** START DATASET **

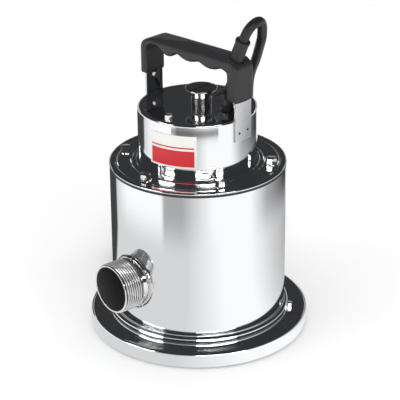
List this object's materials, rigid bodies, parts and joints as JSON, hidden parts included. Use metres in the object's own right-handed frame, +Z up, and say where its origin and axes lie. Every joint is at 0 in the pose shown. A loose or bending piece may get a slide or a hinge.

** END DATASET **
** START DATASET **

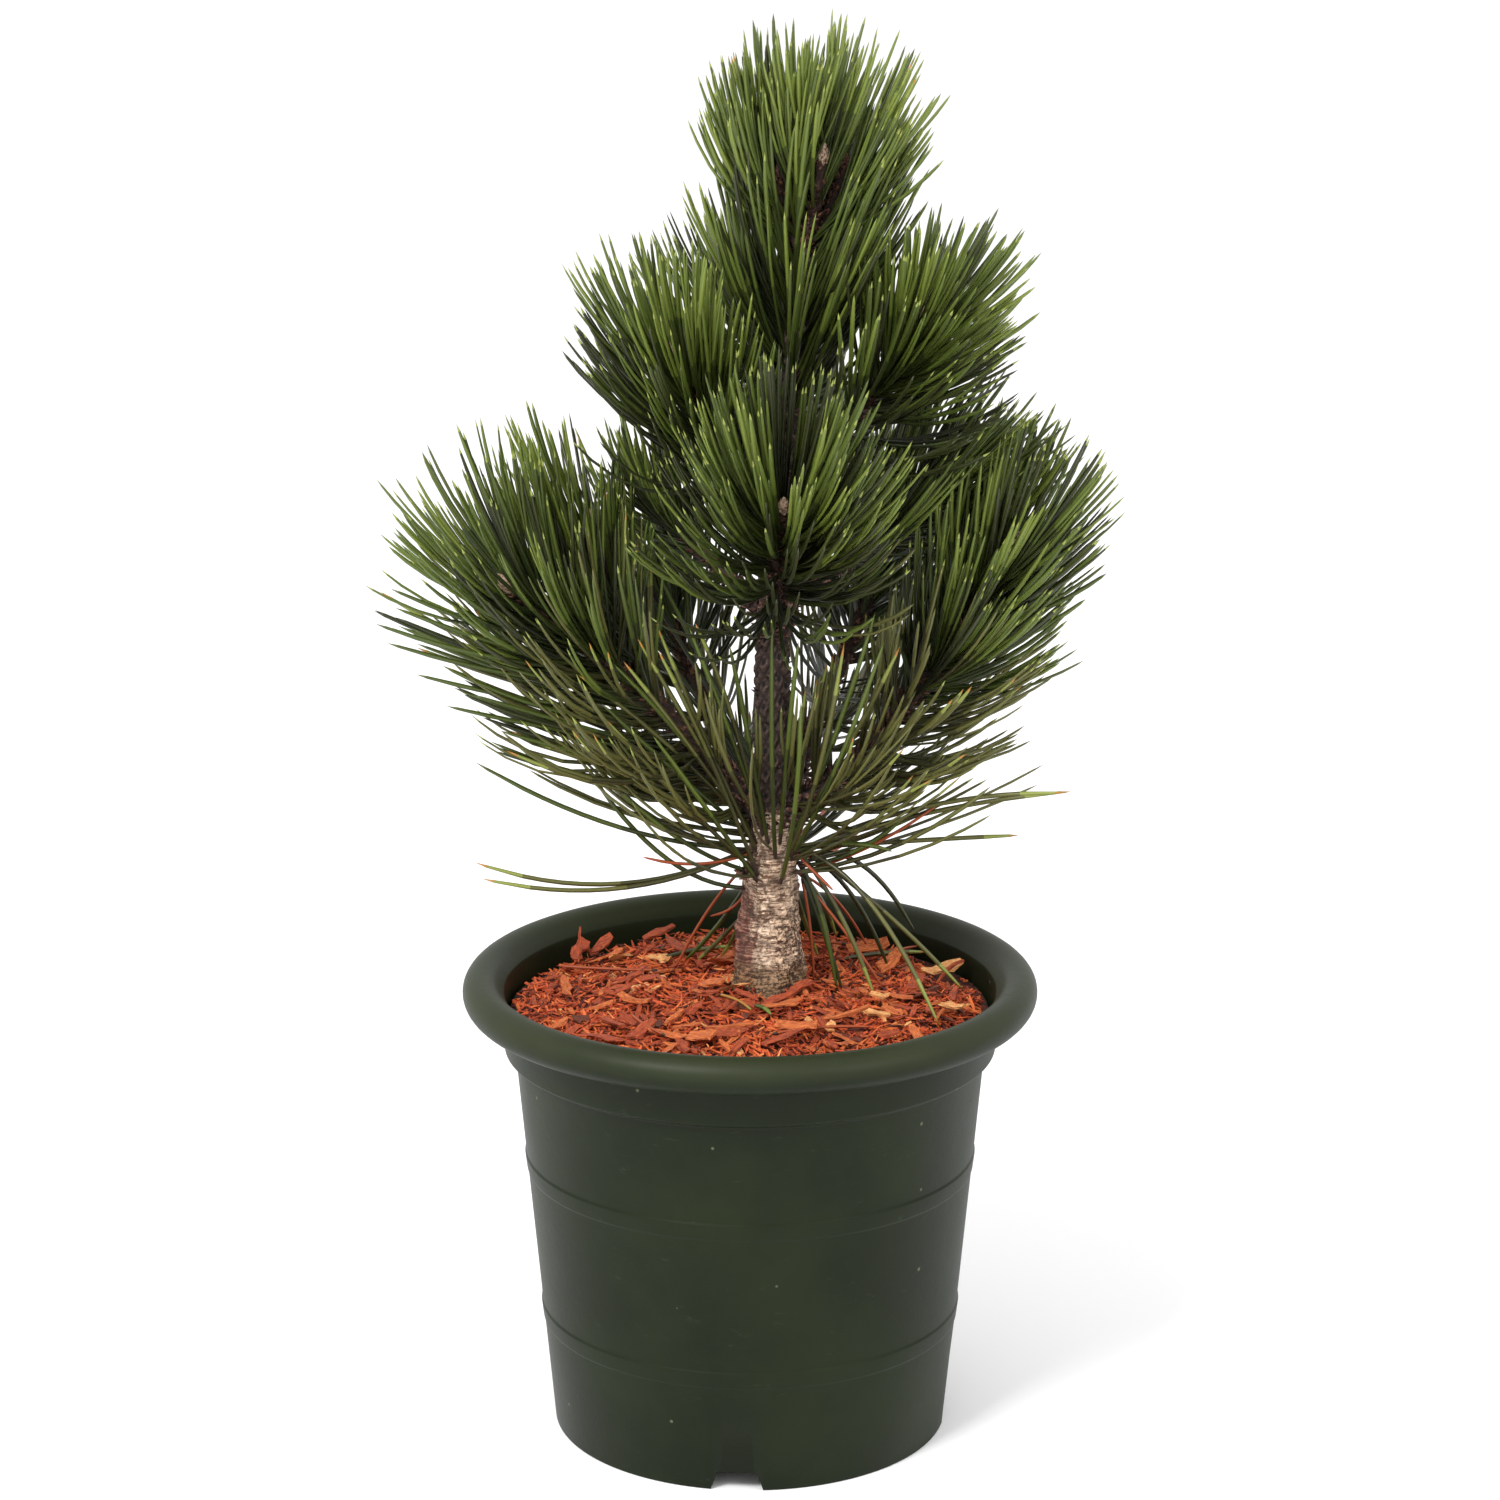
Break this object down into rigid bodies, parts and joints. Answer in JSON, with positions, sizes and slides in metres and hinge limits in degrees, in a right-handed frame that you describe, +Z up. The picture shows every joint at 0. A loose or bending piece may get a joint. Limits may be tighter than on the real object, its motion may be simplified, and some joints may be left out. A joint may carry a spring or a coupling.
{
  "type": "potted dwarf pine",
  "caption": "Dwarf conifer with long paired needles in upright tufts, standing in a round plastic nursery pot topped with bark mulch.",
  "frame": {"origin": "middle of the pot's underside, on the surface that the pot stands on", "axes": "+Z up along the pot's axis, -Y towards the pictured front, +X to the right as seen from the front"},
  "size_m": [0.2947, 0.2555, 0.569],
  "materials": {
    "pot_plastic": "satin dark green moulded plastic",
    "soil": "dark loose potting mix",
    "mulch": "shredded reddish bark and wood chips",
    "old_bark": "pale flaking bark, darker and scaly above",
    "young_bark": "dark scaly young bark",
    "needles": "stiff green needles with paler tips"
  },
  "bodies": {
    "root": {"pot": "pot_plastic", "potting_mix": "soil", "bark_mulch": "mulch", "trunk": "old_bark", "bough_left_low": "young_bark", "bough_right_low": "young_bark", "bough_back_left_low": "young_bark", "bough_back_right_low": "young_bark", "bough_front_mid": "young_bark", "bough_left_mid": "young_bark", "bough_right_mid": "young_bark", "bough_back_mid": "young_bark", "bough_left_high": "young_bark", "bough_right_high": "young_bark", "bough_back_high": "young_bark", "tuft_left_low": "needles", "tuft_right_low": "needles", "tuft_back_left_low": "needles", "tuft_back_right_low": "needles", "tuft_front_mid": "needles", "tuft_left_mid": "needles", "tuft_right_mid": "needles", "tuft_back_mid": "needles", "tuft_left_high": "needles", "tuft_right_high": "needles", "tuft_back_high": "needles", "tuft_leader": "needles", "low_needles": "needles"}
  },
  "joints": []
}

** END DATASET **

*DIRECTION:* Show each line of the data that contains the string "object".

*RESULT OF THIS EXERCISE:*
List this object's materials, rigid bodies, parts and joints as JSON, hidden parts included. Use metres in the object's own right-handed frame, +Z up, and say where its origin and axes lie. Every joint is at 0 in the pose shown. A loose or bending piece may get a slide or a hinge.
Break this object down into rigid bodies, parts and joints. Answer in JSON, with positions, sizes and slides in metres and hinge limits in degrees, in a right-handed frame that you describe, +Z up. The picture shows every joint at 0. A loose or bending piece may get a joint. Limits may be tighter than on the real object, its motion may be simplified, and some joints may be left out. A joint may carry a spring or a coupling.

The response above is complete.